Who then to pin up on the wall of my unborn daughter’s imagination?

Many, many years ago, my Brownies group was visited by Margaret Thatcher. I didn’t know anything about the politics of this woman who shook all of our hands as we stood in a row in our brand new hall. I think there is a photo somewhere in my parent’s loft of me, awkward but proud, having just shaken the hand of the most important woman in England. I remember few other details about that day, or why indeed, the Prime Minister came to visit.

What I do remember though is suddenly being aware of wanting to go places, of wanting to succeed and achieve. It wasn’t, I realised, something anyone should take for granted. Success, instead, was a concept to aspire to. It wouldn’t, especially for a woman, just happen.

As I grew up, I realised I didn’t agree with a lot of the political ideas of that woman who came to see us that day. I was reminded though, last month, of her visit to our Brownie hall and the impact it had on me. With her death, a new wave of political activists made their views heard. Yet the lasting impression Britain’s first female prime minister made on me as a school girl was not about right or left wing ideologies. It was about being brave and strong and standing up for your beliefs.

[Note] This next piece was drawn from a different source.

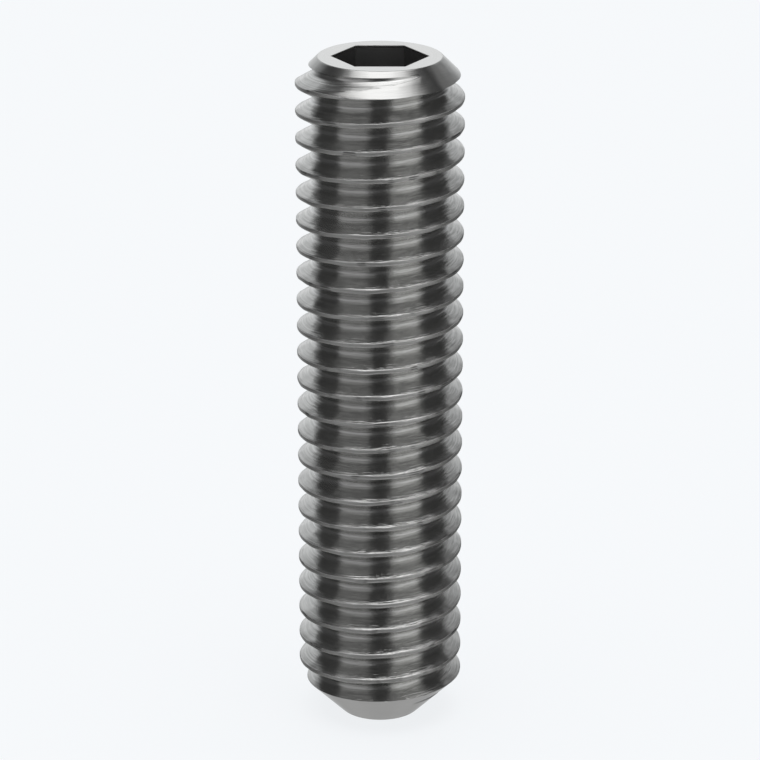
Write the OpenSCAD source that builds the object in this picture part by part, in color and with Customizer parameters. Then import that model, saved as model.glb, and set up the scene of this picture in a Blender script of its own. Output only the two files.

I don’t intend to present a former British Prime Minister as the perfect role model for my child one day. I’m also not saying that this woman remained a role model for me as I navigated my school years. However, I hope that my daughter will one day look up to and learn from a person who has the courage of their own convictions. I hope she will find a figure to admire who is brave and strong and unfaltering in their self-belief. I hope she will believe that she too can be anybody she wants to be, as long as she works at making that happen. I don’t think she’ll get there by learning her lessons from Merida.